Abstract WMP48: The Impact of Brain Health and Long Range Cortical Disconnection on Stroke Recovery

Abstract

White matter hyperintensities (WMH) are linked to poor brain health, cardiovascular risk factors, cognitive decline, and stroke. The cumulative effect of microangiopathic changes and perivascular lipohyalinosis is commonly associated with white matter changes in the brain. However, the pathomechanism linking small vessel disease, white matter network disruption, cognitive decline, and stroke recovery is not well understood. We hypothesized that WMH are associated with loss of long range cortical connections, and subsequent disorganization of the optimal topological structure of white matter networks leading to poor post-stroke aphasia recovery. Using post-processing methods of diffusion tensor imaging optimized for lesioned brains, we reconstructed the individual structural whole-brain connectome from 49 right handed participants with a single left hemisphere ischemic stroke (age 59.9±12.5).

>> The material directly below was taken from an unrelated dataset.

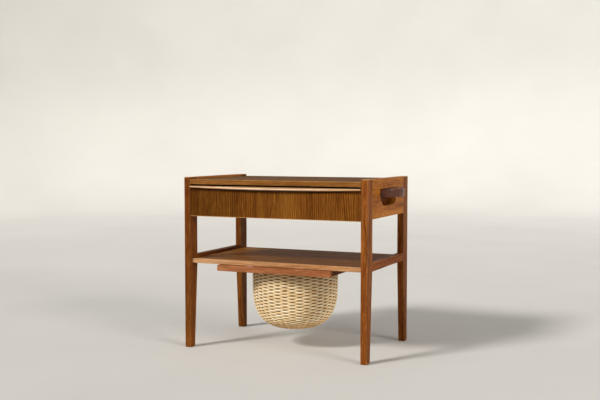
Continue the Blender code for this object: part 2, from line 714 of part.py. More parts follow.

All participants underwent language assessment using the Western Aphasia Battery (mean 58.9±22.76). WMHs were determined in the right hemisphere aphasia using the Fazekas scale. We assessed the density of each subject’s right hemisphere connectome, and then calculated the Euclidean distance between each pair of node centroids in each connectome. All fibers with lengths above the 3 rd quartile (75% and above) were designated long range. We further quantified the white matter topological network organization using Newman’s modularity algorithm. We found that participants with high a Fazekas score (especially PWMH) had lower connectome density (r = -0.41, p = 0.003), and more severe aphasia (r = -0.42, p = 0.002). Participants with lower right hemisphere density also had more severe aphasia (r = 0.5, p < 10 -3 ). Furthermore, loss of long range cortical connections was associated with the fragmentation of the right hemisphere network topology quantified by the optimal modularity score (r = 0.76, p < 10 -9 ). Loss of long range fiber connections related to higher WMH, and was associated with deviations from the optimal topological architecture that signifies a healthy brain. We postulate a mechanism by which brain health is lost – via loss of energy demanding long range fibers resulting in the disorganization of residual brain networks.